Architecture of industrial Bi-Mo-Co-Fe-K-O propene oxidation catalysts

Kazuhiko Amakawa; Jonathan M Mauß; Philipp Müller; Bernd Hinrichsen; Sabine Hirth; Armin Bader; Stephen W T Price; Simon D M Jacques; Josef Macht

doi:10.1126/sciadv.adh5331

Architecture of industrial Bi-Mo-Co-Fe-K-O propene oxidation catalysts

Sci Adv. 2023 Jul 14;9(28):eadh5331. doi: 10.1126/sciadv.adh5331. Epub 2023 Jul 12.

Authors

Kazuhiko Amakawa¹, Jonathan M Mauß¹, Philipp Müller², Bernd Hinrichsen², Sabine Hirth², Armin Bader², Stephen W T Price³, Simon D M Jacques³, Josef Macht⁴

Affiliations

¹ Catalysis Research, BASF SE, Ludwigshafen D-67056, Germany.
² Analytical and Material Science, BASF SE, Ludwigshafen D-67056, Germany.
³ Finden Limited, Abingdon OX14 5EG, UK.
⁴ Global Technology Petrochemicals, BASF SE, Ludwigshafen D-67056, Germany.

Abstract

Industrial heterogeneous catalysts show high performance coupled with high material complexity.
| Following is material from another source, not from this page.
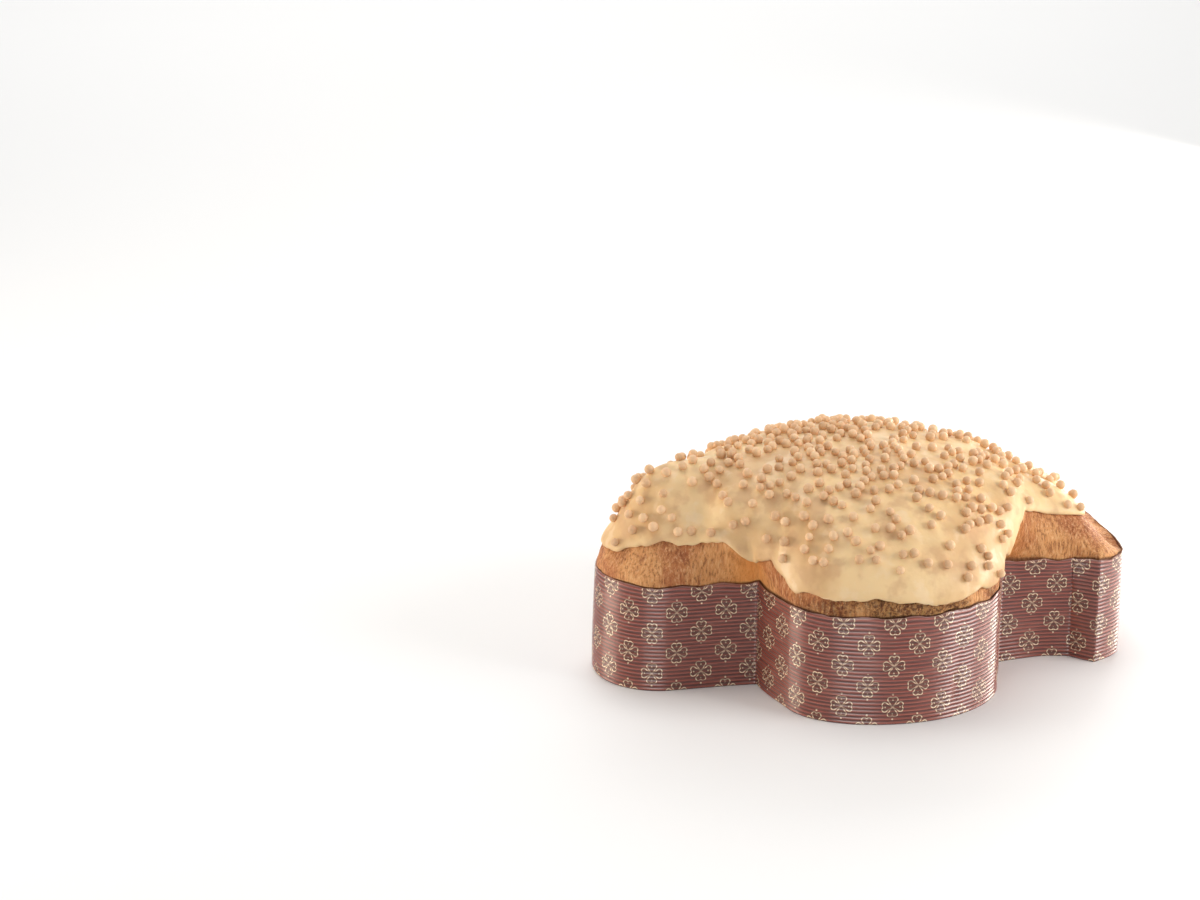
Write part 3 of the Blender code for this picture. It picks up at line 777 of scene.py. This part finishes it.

Deconvoluting this complexity into simplified models eases mechanistic studies. However, this approach dilutes the relevance because models are often less performing. We present a holistic approach to reveal the origin of high performance without losing the relevance by pivoting the system at an industrial benchmark. Combining kinetic and structural analyses, we show how the performance of Bi-Mo-Co-Fe-K-O industrial acrolein catalysts occurs. The surface BiMoO ensembles decorated with K supported on β-Co_1-xFe_xMoO₄ perform the propene oxidation, while the K-doped iron molybdate pools electrons to activate dioxygen. The nanostructured vacancy-rich and self-doped bulk phases ensure the charge transport between the two active sites. The features particular to the real system enable the high performance.